The other day, my printer started giving me trouble. A green light kept flashing that normally never flashes. An amber light was illuminated and a dangerous looking red light was flashing over the door for the ink cartridges. I pushed the button for printing out the diagnostic page and the results were not good. While the print heads were in fine shape and the ink cartridges more than half full, the pink cartridge had expired. In fact, it had expired last year, meaning I had been using an ink corpse for almost a year.
I removed the pink, which is called magenta for some reason, and examined it. I did not see any signs of decomposition, so I put it back in and the lights returned to normal. I was able to print whatever it was I was printing. The next time I tried to print something, the bad lights lit up and I had to go through the same process. For some reason, taking the cartridge out and putting it back in tells the printer to ignore its own concerns about the fitness of the ink cartridge, but only for one print session.
Of course, expiry dates on ink cartridges are ridiculous. In theory the thing can dry up, but that is just another version of empty. The whole point of doing this is to force users into buying new printers. In my case, the ink replacements will cost twice what I paid for the printer. Only an idiot would do that, so I will buy a new printer for $100. Apparently, something happens to ink cartridges to make them cheaper when they are wrapped with a new printer. That means trashing a working printer because pink has expired.
Imagine buying a cheap compact car and finding out that a brake job or a new set of tires costs more than the car. That would never happen, of course, because public outrage would force the government to crack down on the car makers. Built-in obsolescence is fine if it only applies to styles or fashion. When it is part of the engineering process of a good, then the state is expected to step in and put an end to the practice. Planned obsolescence is a form of fraud. The maker is using insider knowledge to trick you.
There has been at least one court case over the practice of the obsoleting of ink cartridges by HP. The resolution was a few million bucks, nothing to discourage the printer oligopoly from continuing the practice. Third parties have tried to get into the print cartridge business, but the makers abuse patent and copyright laws to thwart them. Lexmark went all the way to the Supreme Court in order to block these companies from reproducing cheap ink cartridges. Lexmark lost, but only on narrow grounds so the practice continues.

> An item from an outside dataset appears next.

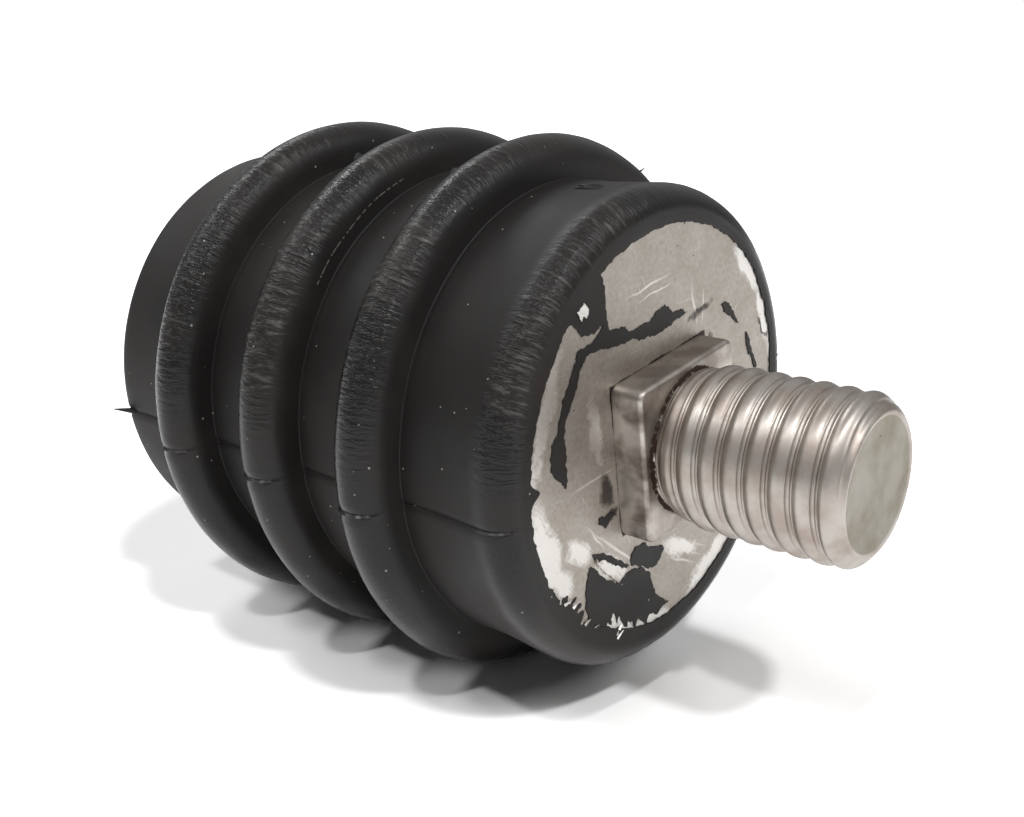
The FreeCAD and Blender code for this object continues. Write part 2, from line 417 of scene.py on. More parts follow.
        streaks = add("Bump", {"Strength": 1.0, "Distance": self.wrinkle_height_mm * MM},
                      {"Height": depth})
        skin = add("Bump", {"Strength": 0.5, "Distance": self.grain_height_mm * MM},
                   {"Height": grain, "Normal": streaks})
        dulled = add("MapRange", {"From Min": 0.35, "From Max": 0.7,
                                  "To Min": self.roughness - 0.06,
                                  "To Max": self.roughness + 0.1}, {"Value": smudges})
        gloss = add("Math", {**MULTIPLY_ADD, 1: self.nose_roughness - self.roughness},
                    {0: wrinkled, 2: dulled})
        feed(shader, {"Base Color": dusty, "Roughness": gloss, "Normal": skin})
        return material


@dataclass(frozen=True)
class Oval:
    """Oval zone of the core's face.

    Attributes:
        x: middle across, in mm.
        y: middle up, in mm.
        long: half its length, in mm.
        wide: half its width, in mm.
        turn: direction of its length, in degrees.
    """

    x: float
    y: float
    long: float
    wide: float
    turn: float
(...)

This is an example of something Steve Sailer has pointed out about Silicon Valley. This industry has thrived as much by thwarting the laws that apply to other industries as they have by pushing the barriers of technology. Whether it is patent laws or labor laws, these big tech firms have played by a different set of rules. In fact, they have often been given the right to make the rules. Volkswagen is facing a criminal probe over gaming the emissions system, while Apple faces none for tampering with your phone.
The other thing that the printer scams, and now the phone scams, are signaling is the end of the technological revolution. Companies like Google and Apple stopped being technology companies a long time ago. Instead, they are oligopolists. In the case of Apple, they were never a technology company. They were a design and marketing firm that repackaged existing technology into cool consumer products appealing to cosmopolitan hipsters. They sell expensive display items for the trend setters and the fashionable.
As a reader at Sailer’s site observed, Google now resembles an adult daycare center where mentally disturbed women terrorize the few people doing real work. Google has not much of anything, in terms of tech, once it gained a near monopoly of on-line advertising. The reason Susan Wojcicki can wage endless jihad at a money losing division like YouTube is it is owned by an oligopolist given a special right to skim from every internet user on earth. Google is now a tax farmer, not a tech company.
The end of the Industrial Revolution featured civil unrest and industrial scale violence across Europe. In the US, it resulted in great social reform movements that ranged from public morality to economics. By the middle of the 19th century, it was clear that the old feudal governing system was no longer able to maintain order in Europe and the colonial model was not working in America. A century of war and revolution resulted in social democracy, a Western governing system compatible with industrial societies.
What my printer is telling me is not just that the pink has expired, but the social arrangements that allow this scam have also expired. The Technological Revolution has made the old arrangements untenable. It is why our ruling class struggles to do even the minimum. It may turn out that the managerial state is the perfection of industrial age governance, but entirely unsuited for the technological age. Whether or not we are on the verge of a century of social tumult is hard to know, but that is the lesson of history.
This also suggests that the great biotech revolution is unlikely to happen. The Industrial Revolution happened outside of state control. Similarly, the Technological Revolution happened outside of the regulatory scheme. Biotech is pretty much a government funded and regulated enterprise at the moment. There are no entrepreneurs in their garage challenging the boundaries of genetics. All this work happens in government sponsored and regulated laboratories. History says revolutions from within never happen.